Human Nutrition as a subject has continued to occupy an important position in the world due to the prevailing food and nutritional problems affecting populations in both the developed and the developing countries. The expertise and subject content in Foods, Nutrition and Dietetics prepares professionals capable of providing services in various settings to help solve health and nutritional problems associated with food and nutrition inadequacies at the individual, family, and at the community levels.

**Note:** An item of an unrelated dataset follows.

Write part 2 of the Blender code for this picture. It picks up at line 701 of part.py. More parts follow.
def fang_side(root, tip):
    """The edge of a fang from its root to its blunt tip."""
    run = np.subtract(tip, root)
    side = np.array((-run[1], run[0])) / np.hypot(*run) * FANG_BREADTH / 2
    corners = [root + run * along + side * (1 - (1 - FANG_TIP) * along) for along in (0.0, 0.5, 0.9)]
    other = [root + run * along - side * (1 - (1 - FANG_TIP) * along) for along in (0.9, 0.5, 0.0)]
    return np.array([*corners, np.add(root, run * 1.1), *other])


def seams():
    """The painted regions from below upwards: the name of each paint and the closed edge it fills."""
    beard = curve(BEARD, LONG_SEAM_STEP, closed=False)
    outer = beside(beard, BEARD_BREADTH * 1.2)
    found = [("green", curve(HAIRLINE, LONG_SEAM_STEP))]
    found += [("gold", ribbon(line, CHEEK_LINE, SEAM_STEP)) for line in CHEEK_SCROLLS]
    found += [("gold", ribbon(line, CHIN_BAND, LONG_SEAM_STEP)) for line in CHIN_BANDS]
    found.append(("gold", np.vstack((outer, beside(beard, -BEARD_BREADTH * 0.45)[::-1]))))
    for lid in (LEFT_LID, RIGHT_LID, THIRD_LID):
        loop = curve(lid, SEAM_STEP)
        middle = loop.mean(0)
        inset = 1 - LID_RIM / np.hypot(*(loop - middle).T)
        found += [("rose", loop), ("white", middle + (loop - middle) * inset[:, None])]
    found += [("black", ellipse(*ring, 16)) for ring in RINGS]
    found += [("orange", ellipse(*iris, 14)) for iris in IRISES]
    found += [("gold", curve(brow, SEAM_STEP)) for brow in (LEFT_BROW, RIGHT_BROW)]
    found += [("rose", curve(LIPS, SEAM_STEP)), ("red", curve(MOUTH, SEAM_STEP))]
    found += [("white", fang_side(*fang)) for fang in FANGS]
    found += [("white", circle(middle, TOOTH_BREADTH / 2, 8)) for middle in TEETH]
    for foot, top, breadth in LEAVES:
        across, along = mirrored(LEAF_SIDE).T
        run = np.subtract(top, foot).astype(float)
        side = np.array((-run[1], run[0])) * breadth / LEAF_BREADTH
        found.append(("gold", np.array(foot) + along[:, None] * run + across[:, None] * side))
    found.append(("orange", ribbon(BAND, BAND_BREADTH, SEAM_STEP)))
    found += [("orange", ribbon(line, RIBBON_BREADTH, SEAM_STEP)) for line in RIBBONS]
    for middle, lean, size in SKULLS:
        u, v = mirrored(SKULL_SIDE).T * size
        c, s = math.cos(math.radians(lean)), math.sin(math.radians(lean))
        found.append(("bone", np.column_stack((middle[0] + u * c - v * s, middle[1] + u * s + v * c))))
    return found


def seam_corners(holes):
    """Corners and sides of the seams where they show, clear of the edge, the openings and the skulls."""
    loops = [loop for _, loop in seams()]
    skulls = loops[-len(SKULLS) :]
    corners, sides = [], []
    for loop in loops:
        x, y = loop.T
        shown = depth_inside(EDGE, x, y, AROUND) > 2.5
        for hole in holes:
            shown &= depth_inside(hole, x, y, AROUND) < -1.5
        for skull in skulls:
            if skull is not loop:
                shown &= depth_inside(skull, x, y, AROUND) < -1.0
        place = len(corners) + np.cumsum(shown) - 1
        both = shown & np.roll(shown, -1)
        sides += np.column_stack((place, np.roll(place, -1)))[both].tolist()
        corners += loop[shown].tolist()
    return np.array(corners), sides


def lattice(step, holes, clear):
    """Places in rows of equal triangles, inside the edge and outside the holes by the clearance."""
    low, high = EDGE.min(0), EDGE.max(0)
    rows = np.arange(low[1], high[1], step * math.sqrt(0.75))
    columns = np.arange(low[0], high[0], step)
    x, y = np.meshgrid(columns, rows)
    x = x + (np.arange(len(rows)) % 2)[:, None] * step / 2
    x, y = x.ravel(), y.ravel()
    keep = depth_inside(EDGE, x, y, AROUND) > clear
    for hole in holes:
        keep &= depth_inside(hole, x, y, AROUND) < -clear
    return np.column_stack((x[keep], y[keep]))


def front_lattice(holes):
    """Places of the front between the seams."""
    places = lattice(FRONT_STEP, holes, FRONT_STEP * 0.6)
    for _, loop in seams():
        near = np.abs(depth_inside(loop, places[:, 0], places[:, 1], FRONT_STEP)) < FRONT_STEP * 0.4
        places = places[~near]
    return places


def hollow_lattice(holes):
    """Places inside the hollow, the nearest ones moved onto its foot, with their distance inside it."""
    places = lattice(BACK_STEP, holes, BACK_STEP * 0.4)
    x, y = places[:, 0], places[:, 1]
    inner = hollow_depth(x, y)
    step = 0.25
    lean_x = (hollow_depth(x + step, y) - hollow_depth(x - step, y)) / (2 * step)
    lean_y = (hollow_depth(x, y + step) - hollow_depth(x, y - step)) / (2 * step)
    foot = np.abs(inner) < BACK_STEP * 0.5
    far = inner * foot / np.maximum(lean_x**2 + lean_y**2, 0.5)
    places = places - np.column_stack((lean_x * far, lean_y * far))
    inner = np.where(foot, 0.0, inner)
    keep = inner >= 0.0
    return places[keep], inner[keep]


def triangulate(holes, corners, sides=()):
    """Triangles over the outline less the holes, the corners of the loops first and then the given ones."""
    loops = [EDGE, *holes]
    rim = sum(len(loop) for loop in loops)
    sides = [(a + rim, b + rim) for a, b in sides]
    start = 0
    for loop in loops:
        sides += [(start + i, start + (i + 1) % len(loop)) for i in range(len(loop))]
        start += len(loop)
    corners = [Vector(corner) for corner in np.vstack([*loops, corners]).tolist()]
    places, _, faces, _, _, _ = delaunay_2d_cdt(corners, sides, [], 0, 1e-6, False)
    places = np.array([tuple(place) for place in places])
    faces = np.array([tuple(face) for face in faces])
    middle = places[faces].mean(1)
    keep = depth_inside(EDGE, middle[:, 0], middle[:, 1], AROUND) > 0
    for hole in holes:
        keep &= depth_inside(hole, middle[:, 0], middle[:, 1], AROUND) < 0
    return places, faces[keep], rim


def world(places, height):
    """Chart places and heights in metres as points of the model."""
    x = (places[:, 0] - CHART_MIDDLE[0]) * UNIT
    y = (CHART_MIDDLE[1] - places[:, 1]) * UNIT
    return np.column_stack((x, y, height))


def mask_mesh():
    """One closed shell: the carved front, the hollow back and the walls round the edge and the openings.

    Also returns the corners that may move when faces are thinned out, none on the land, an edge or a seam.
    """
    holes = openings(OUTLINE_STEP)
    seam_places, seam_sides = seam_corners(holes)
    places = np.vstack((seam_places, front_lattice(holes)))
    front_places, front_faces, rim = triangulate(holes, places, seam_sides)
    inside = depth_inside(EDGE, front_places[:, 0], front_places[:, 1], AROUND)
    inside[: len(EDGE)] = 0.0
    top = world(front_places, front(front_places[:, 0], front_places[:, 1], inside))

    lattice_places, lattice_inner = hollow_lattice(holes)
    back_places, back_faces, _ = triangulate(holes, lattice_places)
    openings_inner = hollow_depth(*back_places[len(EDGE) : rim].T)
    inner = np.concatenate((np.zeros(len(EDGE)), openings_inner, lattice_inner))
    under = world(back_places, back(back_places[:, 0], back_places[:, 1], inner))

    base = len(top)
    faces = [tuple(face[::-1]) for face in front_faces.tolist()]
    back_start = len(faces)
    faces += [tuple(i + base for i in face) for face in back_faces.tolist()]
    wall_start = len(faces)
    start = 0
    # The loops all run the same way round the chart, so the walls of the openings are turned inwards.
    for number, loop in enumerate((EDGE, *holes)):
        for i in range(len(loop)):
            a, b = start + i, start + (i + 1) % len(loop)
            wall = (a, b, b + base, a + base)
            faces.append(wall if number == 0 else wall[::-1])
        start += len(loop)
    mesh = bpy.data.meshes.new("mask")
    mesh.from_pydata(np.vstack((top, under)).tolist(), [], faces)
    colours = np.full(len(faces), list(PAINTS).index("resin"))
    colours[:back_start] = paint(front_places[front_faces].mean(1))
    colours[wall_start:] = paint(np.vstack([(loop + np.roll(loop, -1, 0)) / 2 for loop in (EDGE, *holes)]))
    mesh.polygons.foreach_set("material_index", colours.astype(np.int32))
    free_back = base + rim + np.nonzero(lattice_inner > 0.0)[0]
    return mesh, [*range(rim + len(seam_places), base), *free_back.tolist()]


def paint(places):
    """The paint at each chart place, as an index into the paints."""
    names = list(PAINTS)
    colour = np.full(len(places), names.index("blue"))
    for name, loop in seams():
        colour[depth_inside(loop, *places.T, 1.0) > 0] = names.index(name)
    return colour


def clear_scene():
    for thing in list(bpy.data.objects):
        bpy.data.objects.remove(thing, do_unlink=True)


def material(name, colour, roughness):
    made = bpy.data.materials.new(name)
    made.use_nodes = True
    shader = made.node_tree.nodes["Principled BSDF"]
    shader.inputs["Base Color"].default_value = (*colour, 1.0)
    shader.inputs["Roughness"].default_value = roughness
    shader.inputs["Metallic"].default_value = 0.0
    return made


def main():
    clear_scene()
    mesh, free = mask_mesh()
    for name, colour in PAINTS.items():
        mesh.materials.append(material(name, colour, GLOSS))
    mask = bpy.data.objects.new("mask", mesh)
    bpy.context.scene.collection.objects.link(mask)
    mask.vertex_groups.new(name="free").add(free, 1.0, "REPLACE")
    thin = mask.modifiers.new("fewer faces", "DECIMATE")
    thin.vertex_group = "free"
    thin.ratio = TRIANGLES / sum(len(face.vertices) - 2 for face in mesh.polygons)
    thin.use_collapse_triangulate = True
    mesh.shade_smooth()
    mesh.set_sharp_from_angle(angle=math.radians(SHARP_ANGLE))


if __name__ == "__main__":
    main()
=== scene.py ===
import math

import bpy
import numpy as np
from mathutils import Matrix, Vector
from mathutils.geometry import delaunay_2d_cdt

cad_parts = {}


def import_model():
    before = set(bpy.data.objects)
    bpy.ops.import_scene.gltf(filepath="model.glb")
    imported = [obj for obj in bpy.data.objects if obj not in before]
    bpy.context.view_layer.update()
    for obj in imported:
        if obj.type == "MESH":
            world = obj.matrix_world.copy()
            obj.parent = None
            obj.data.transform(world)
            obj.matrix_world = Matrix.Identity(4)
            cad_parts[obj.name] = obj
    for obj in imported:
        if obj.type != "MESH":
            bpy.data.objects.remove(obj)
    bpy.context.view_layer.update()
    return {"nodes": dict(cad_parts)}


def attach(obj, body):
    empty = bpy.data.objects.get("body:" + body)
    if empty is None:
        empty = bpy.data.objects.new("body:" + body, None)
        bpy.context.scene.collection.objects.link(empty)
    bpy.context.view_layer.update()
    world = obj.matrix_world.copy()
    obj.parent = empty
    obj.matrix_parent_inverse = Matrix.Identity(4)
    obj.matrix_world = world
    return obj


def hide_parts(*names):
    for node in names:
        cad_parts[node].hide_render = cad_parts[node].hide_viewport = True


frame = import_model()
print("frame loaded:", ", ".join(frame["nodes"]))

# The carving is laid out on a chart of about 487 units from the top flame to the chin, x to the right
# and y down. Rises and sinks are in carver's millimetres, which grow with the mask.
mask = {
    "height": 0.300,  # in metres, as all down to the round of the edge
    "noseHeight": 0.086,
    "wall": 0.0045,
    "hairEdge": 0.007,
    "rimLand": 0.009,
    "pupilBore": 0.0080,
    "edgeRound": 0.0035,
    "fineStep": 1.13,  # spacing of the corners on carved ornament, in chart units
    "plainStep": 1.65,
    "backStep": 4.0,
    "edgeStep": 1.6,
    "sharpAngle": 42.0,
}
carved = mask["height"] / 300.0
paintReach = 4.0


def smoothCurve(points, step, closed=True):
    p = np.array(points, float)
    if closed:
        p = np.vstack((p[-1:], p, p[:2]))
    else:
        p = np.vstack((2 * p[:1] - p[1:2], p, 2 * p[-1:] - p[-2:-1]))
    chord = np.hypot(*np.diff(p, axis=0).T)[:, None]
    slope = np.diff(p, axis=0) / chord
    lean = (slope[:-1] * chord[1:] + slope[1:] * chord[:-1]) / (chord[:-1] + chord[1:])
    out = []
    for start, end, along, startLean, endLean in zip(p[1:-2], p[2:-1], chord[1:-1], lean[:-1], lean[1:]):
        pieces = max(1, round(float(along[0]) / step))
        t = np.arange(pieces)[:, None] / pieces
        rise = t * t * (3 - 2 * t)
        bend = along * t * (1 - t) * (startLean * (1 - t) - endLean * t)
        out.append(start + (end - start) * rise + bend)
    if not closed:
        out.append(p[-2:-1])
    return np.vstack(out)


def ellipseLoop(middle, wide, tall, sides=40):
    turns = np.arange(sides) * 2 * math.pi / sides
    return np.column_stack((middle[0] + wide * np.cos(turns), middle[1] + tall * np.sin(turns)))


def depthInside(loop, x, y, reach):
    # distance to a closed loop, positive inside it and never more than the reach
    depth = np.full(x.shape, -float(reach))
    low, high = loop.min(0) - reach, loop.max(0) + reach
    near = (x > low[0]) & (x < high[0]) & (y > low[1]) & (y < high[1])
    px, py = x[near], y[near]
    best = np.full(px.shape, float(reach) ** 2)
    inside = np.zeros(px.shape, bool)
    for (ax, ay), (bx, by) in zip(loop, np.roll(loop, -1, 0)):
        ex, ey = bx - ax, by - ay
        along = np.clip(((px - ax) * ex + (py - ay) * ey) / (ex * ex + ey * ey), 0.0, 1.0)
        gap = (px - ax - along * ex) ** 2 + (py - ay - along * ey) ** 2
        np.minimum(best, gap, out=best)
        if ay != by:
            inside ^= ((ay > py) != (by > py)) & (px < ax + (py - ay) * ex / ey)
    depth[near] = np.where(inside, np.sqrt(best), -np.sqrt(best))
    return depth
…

The courses offered address current issues in foods, nutrition and dietetics, and will be geared towards filling existing gaps in manpower needs in this area in both the public and private sector. Additional courses in agricultural sciences will be offered to provide a good understanding of issues related to food production and food supply at home and national level. Professional openings for graduates in Foods, Nutrition and Dietetics include the ministries of Health, Agriculture, Private and Government Hospitals, Hospices, Non-government organizations (NGO?s), and other community service oriented organizations. Graduates of the programme can be deployed in the community as field nutritionists by government ministries or NGO?s, to advice families on food production and consumption in order to improve household food security and nutrition status. In addition they can also serve in outreach programmes within hospitals where they could follow and advise discharged patients with diet related illnesses. The graduates of this programme are also well prepared for self-employment in the area of food service delivery, and as diet counsellors to individuals or groups with diet related ailments. This can therefore, strengthen and contribute to primary health care which emphasizes preventive rather than curative health care. The growth of the food industry in Kenya and other African countries means additional employment opportunities in that the industry will utilise graduates in human nutrition and dietetics in their outreach programmes and in their research departments. The programme is unique in that it produces a special cadre of professionals who will be well grounded in foods, nutrition and dietetics as well as in agricultural sciences. This background is essential to ensure adequate food security and proper utilization of food.
The general objectives of the Foods, Nutrition and Dietetics programme are to:
(a) offer opportunities for students to develop professional competencies in the areas of Foods, Nutrition and Dietetics, which will help them, improve the health and nutrition status of the people they will serve;
(b) prepare students with professional competencies necessary for employment in institutions, industries and organizations related to their field of training or for self-employment; and
(c) develop research skills in the area of Foods, Nutrition and Dietetics aimed at improving the quality of life of individuals and communities.
By the end of the programme the graduate should be able to:
(a) provide advice on proper food choices to individuals or communities to promote healthy eating, prevent malnutrition or manage diet related conditions;
(b) provide expertise on food utilization and preservation to improve food and nutrition security and overall nutritional status of communities;
(c) undertake research in emerging issues in the areas of food, nutrition and dietetics; and
(d) establish enterpreneural activities in the areas of Foods, Nutrition and Dietetics.
a) To be eligible for admission, candidates must satisfy the minimum entry requirements as set out by Egerton University statutes. In addition,
b) Candidates must have passed the Kenya Certificate of Secondary Education (KCSE) at the minimum B - grade in the courses below:
Alternative A Alternative B
Biology Biological Sciences
Chemistry Physical Sciences
Mathematics or Physics Mathematics ? C+
Geography or any of the group IV subjects
(c) Candidates with a diploma in related areas from a recognized institution may be admitted, provided that they passed at credit level or above.
(d) Admission is also open to other degree holders with minimum entry requirements.
Loading and Duration of Study
(a) The programme extends over a period of four academic years and two to three years for in-service students based on the Credit-Factor transfer. A maximum of eight years is allowed to complete the programme with a minimum 144 CF
(b) Each academic year consists of two semesters, with fifteen (15) weeks of teaching and two (2) weeks of examination.
(c) Institutional Attachment is undertaken at the end of the third academic year.
The Course Codes used are FOND which stand for FO = Foods, N = Nutrition and D = Dietetics. This is followed by three digits where:
Digit 1 indicates the year the Course is offered.
Digit 2 indicates the sub-discipline of the Course and it is as follows:
1 ? Foods courses
2 ? Nutrition courses
3 ? Dietetics courses
4 ? Common courses to the sub-disciplines
Digit 3 indicates the level of the course within the sub-discipline.
(a) Procedures for examinations and award of degrees shall follow university regulations.
(b) There will be continuous assessments comprising 30% and final end of semester university examinations comprising 70% of the final grade except in courses with at least 45 hours of laboratory, in which the continuous assessments shall comprise 40% and the final examinations account for 60%.
(c) The grading of exams shall follow university regulations.